▸ Provided information
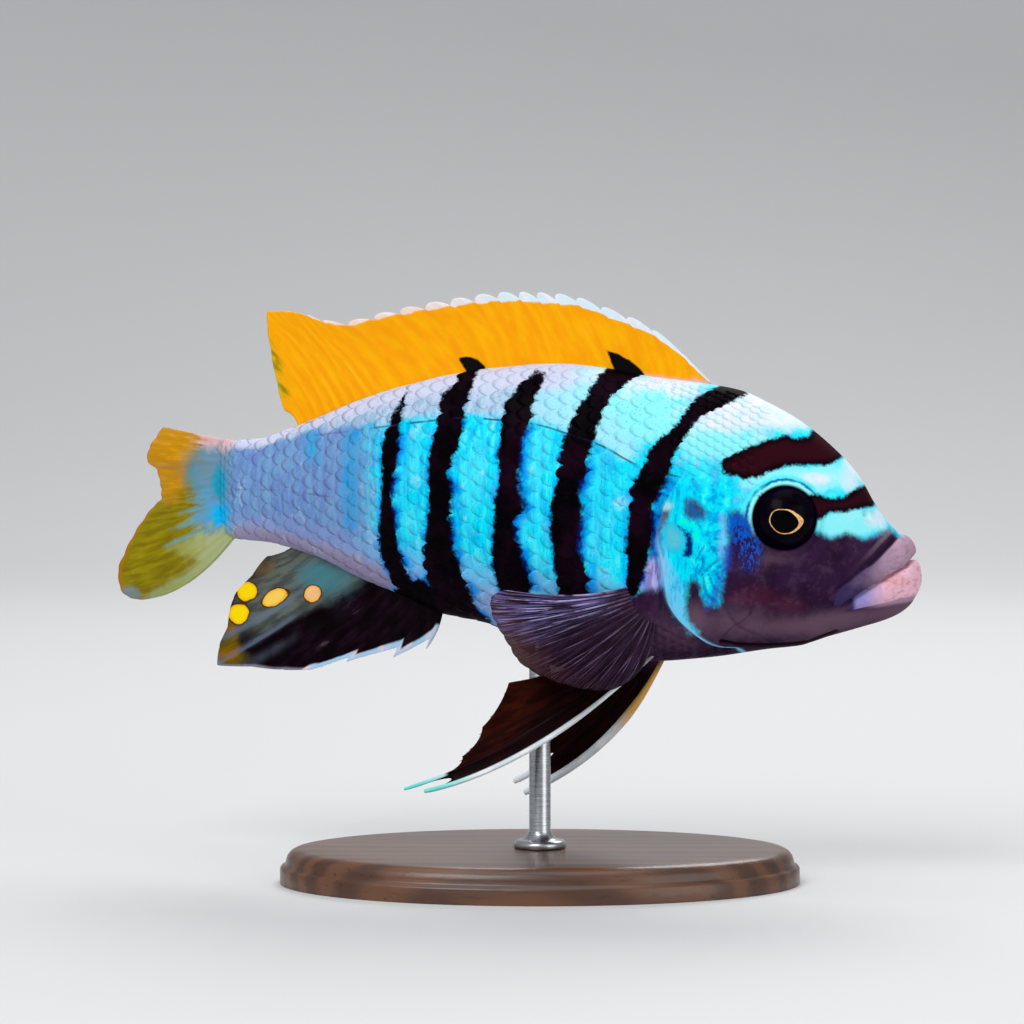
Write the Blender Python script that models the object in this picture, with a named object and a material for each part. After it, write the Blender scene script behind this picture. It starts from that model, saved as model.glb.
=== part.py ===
"""Life-size display model of a male afra cichlid, a barred blue rock fish, on a plain stand.

Blender units are metres, +Z is up. The fish swims towards +X with its right side to -Y, and its
tail swings to +Y. The origin is the middle of the stand's underside. Sizes below are millimetres.
"""

import math

import bmesh
import bpy
import numpy as np

MM = 0.001
GAP = 0.3

# Body outline: height of the back and of the belly, and half the width, along the length
BACK = [(-36.2, 50.5), (-32.9, 50.8), (-28.5, 52.3), (-21.1, 55.4), (-15.0, 57.4), (-6.4, 59.2),
        (2.3, 59.9), (6.9, 59.5), (11.7, 58.6), (19.2, 57.6), (22.8, 56.9), (26.2, 55.4),
        (29.7, 53.4), (33.1, 50.7), (36.5, 47.0), (38.2, 44.0), (39.9, 41.6), (41.6, 40.0),
        (42.8, 38.3), (43.6, 36.6)]
BELLY = [(-36.2, 38.9), (-31.6, 38.6), (-28.8, 38.0), (-25.6, 37.0), (-21.3, 35.0), (-15.6, 32.8),
         (-11.2, 30.9), (-6.2, 30.0), (-3.5, 29.0), (2.3, 27.5), (6.9, 26.5), (12.6, 25.8),
         (19.5, 26.3), (26.3, 27.3), (29.8, 27.7), (33.2, 28.8), (36.6, 29.8), (40.0, 30.9),
         (41.7, 31.7), (42.9, 32.9), (43.5, 34.6), (43.6, 35.2)]
HALF_WIDTH = [(-36.2, 1.4), (-34.0, 1.7), (-30.0, 2.4), (-24.0, 3.4), (-18.0, 4.5), (-11.0, 5.7),
              (-4.0, 6.7), (3.0, 7.4), (10.0, 7.7), (16.0, 7.6), (22.0, 7.2), (27.0, 6.7),
              (31.6, 6.0), (35.1, 5.2), (38.5, 4.1), (40.3, 3.4), (42.0, 2.5), (42.9, 1.7),
              (43.6, 0.3)]
BACK_FULLNESS = [(-36.0, 2.0), (-10.0, 1.9), (12.0, 2.0), (30.0, 2.1), (43.0, 2.3)]
BELLY_FULLNESS = [(-36.0, 2.0), (-20.0, 1.8), (-8.0, 2.0), (8.0, 2.4), (20.0, 2.5), (43.0, 2.2)]
WIDEST_AT = 0.52

# The backbone's bend, seen from above
BEND_START = 13.8
HEAD_LEAN = 0.07
BEND_RATE = 0.01026

# Lines on the head: distance along the fish at each share of the body's height
GILL_EDGE = [(0.0, 23.4), (0.03, 22.4), (0.045, 20.7), (0.08, 18.8), (0.12, 17.3), (0.17, 15.8),
             (0.22, 14.9), (0.3, 14.4), (0.38, 14.0), (0.44, 13.6), (0.5, 13.9), (0.61, 15.2),
             (0.69, 16.9), (0.82, 18.2), (1.0, 19.6)]
CHEEK_EDGE = [(0.0, 27.4), (0.055, 25.6), (0.12, 22.6), (0.19, 21.2), (0.26, 20.6), (0.42, 21.1),
              (0.53, 21.2), (0.6, 20.4), (0.66, 18.6), (0.72, 18.9), (1.0, 21.6)]
FACE_EDGE = [(0.0, 29.4), (0.07, 29.9), (0.11, 31.0), (0.16, 33.2), (0.2, 33.5), (0.25, 33.9),
             (0.318, 35.0), (0.423, 36.4), (0.547, 37.7), (0.763, 39.2), (1.0, 41.0)]
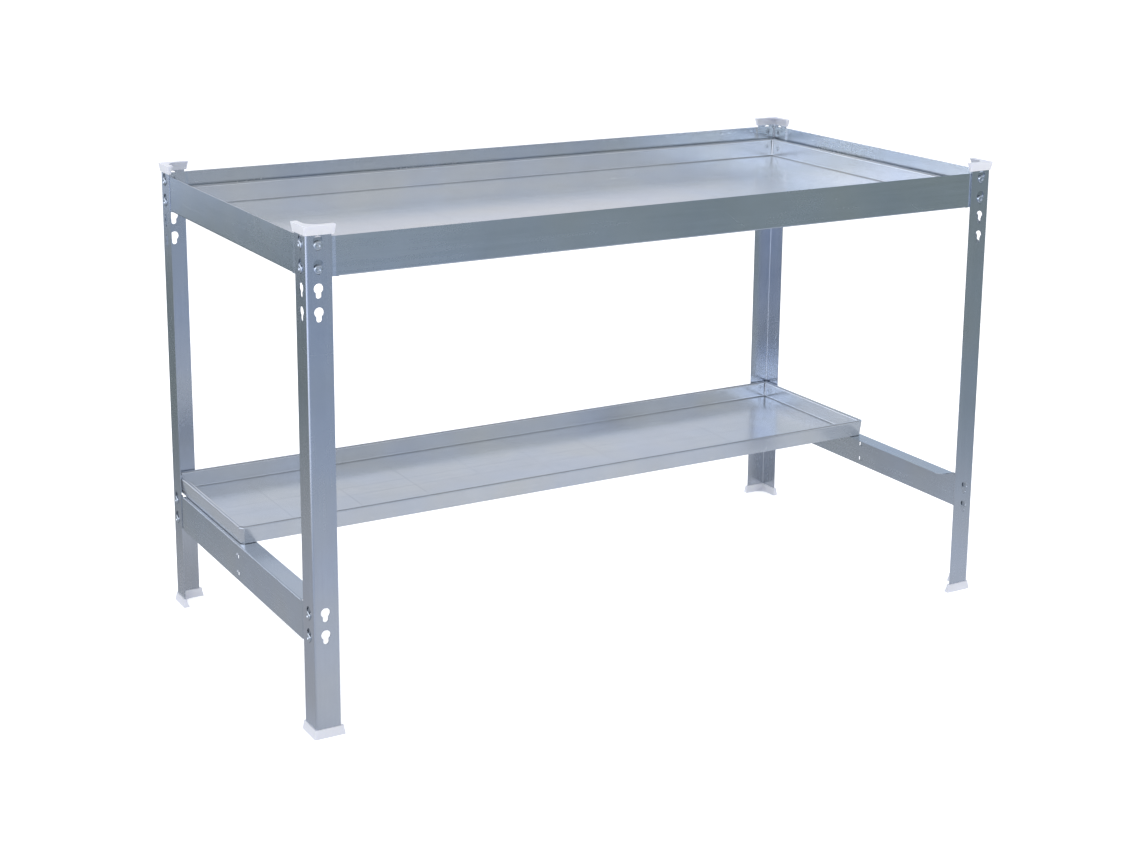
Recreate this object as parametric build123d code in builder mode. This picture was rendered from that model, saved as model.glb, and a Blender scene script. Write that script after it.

▸ Work required
Reproduce the records word for word.

▸ Completed task
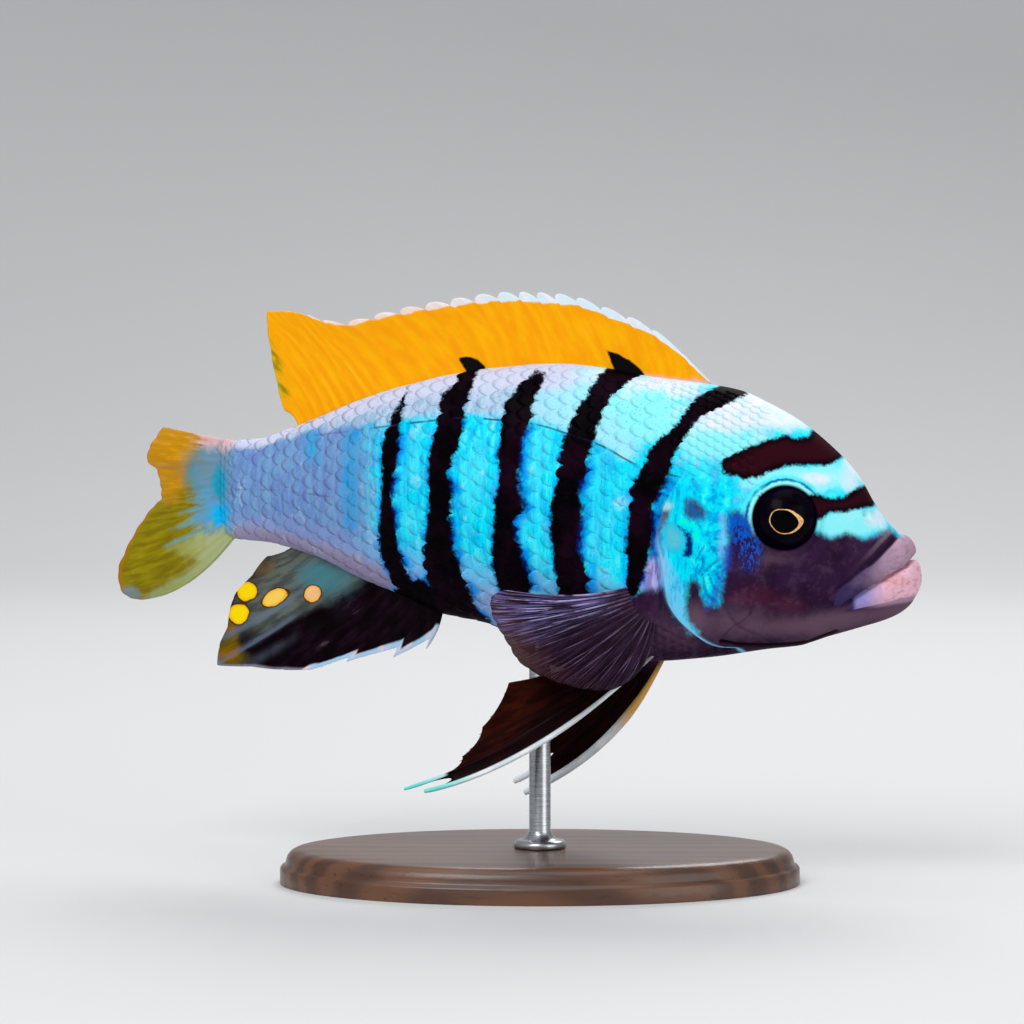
Write the Blender Python script that models the object in this picture, with a named object and a material for each part. After it, write the Blender scene script behind this picture. It starts from that model, saved as model.glb.
=== part.py ===
"""Life-size display model of a male afra cichlid, a barred blue rock fish, on a plain stand.

Blender units are metres, +Z is up. The fish swims towards +X with its right side to -Y, and its
tail swings to +Y. The origin is the middle of the stand's underside. Sizes below are millimetres.
"""

import math

import bmesh
import bpy
import numpy as np

MM = 0.001
GAP = 0.3

# Body outline: height of the back and of the belly, and half the width, along the length
BACK = [(-36.2, 50.5), (-32.9, 50.8), (-28.5, 52.3), (-21.1, 55.4), (-15.0, 57.4), (-6.4, 59.2),
        (2.3, 59.9), (6.9, 59.5), (11.7, 58.6), (19.2, 57.6), (22.8, 56.9), (26.2, 55.4),
        (29.7, 53.4), (33.1, 50.7), (36.5, 47.0), (38.2, 44.0), (39.9, 41.6), (41.6, 40.0),
        (42.8, 38.3), (43.6, 36.6)]
BELLY = [(-36.2, 38.9), (-31.6, 38.6), (-28.8, 38.0), (-25.6, 37.0), (-21.3, 35.0), (-15.6, 32.8),
         (-11.2, 30.9), (-6.2, 30.0), (-3.5, 29.0), (2.3, 27.5), (6.9, 26.5), (12.6, 25.8),
         (19.5, 26.3), (26.3, 27.3), (29.8, 27.7), (33.2, 28.8), (36.6, 29.8), (40.0, 30.9),
         (41.7, 31.7), (42.9, 32.9), (43.5, 34.6), (43.6, 35.2)]
HALF_WIDTH = [(-36.2, 1.4), (-34.0, 1.7), (-30.0, 2.4), (-24.0, 3.4), (-18.0, 4.5), (-11.0, 5.7),
              (-4.0, 6.7), (3.0, 7.4), (10.0, 7.7), (16.0, 7.6), (22.0, 7.2), (27.0, 6.7),
              (31.6, 6.0), (35.1, 5.2), (38.5, 4.1), (40.3, 3.4), (42.0, 2.5), (42.9, 1.7),
              (43.6, 0.3)]
BACK_FULLNESS = [(-36.0, 2.0), (-10.0, 1.9), (12.0, 2.0), (30.0, 2.1), (43.0, 2.3)]
BELLY_FULLNESS = [(-36.0, 2.0), (-20.0, 1.8), (-8.0, 2.0), (8.0, 2.4), (20.0, 2.5), (43.0, 2.2)]
WIDEST_AT = 0.52

# The backbone's bend, seen from above
BEND_START = 13.8
HEAD_LEAN = 0.07
BEND_RATE = 0.01026

# Lines on the head: distance along the fish at each share of the body's height
GILL_EDGE = [(0.0, 23.4), (0.03, 22.4), (0.045, 20.7), (0.08, 18.8), (0.12, 17.3), (0.17, 15.8),
             (0.22, 14.9), (0.3, 14.4), (0.38, 14.0), (0.44, 13.6), (0.5, 13.9), (0.61, 15.2),
             (0.69, 16.9), (0.82, 18.2), (1.0, 19.6)]
CHEEK_EDGE = [(0.0, 27.4), (0.055, 25.6), (0.12, 22.6), (0.19, 21.2), (0.26, 20.6), (0.42, 21.1),
              (0.53, 21.2), (0.6, 20.4), (0.66, 18.6), (0.72, 18.9), (1.0, 21.6)]
FACE_EDGE = [(0.0, 29.4), (0.07, 29.9), (0.11, 31.0), (0.16, 33.2), (0.2, 33.5), (0.25, 33.9),
             (0.318, 35.0), (0.423, 36.4), (0.547, 37.7), (0.763, 39.2), (1.0, 41.0)]
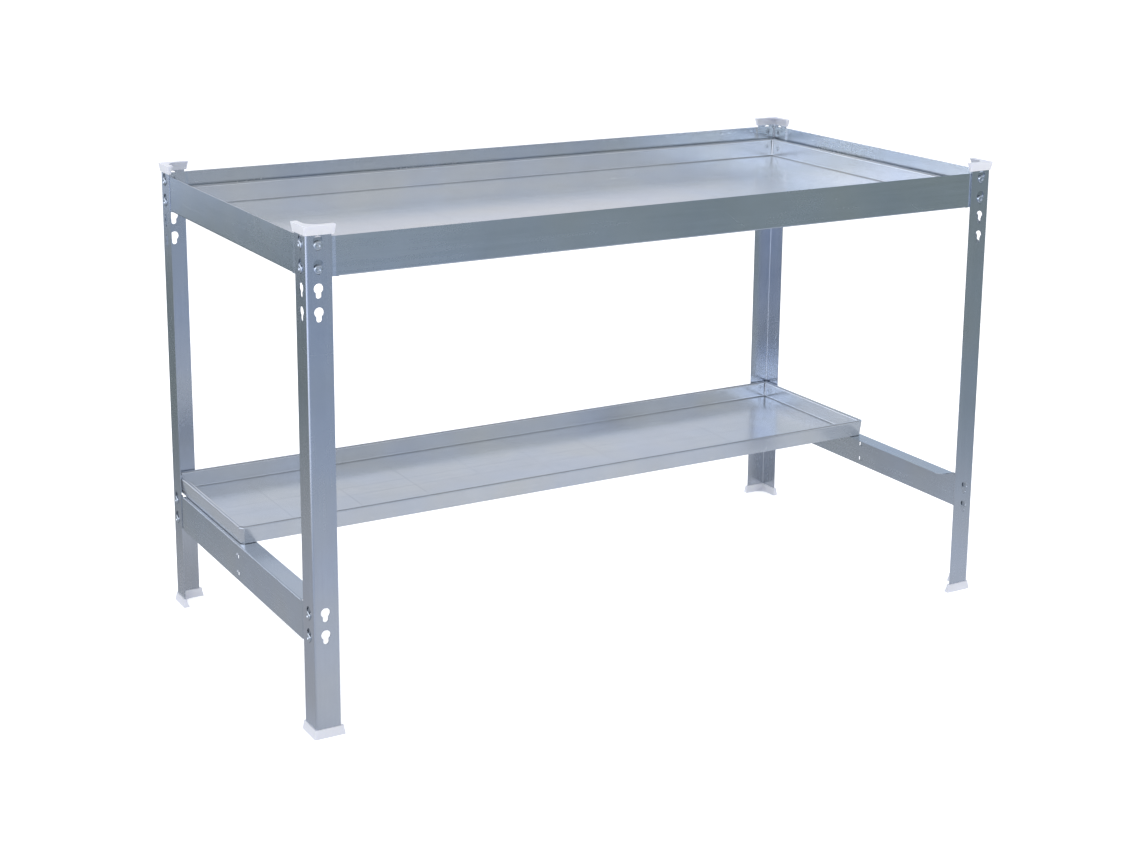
Recreate this object as parametric build123d code in builder mode. This picture was rendered from that model, saved as model.glb, and a Blender scene script. Write that script after it.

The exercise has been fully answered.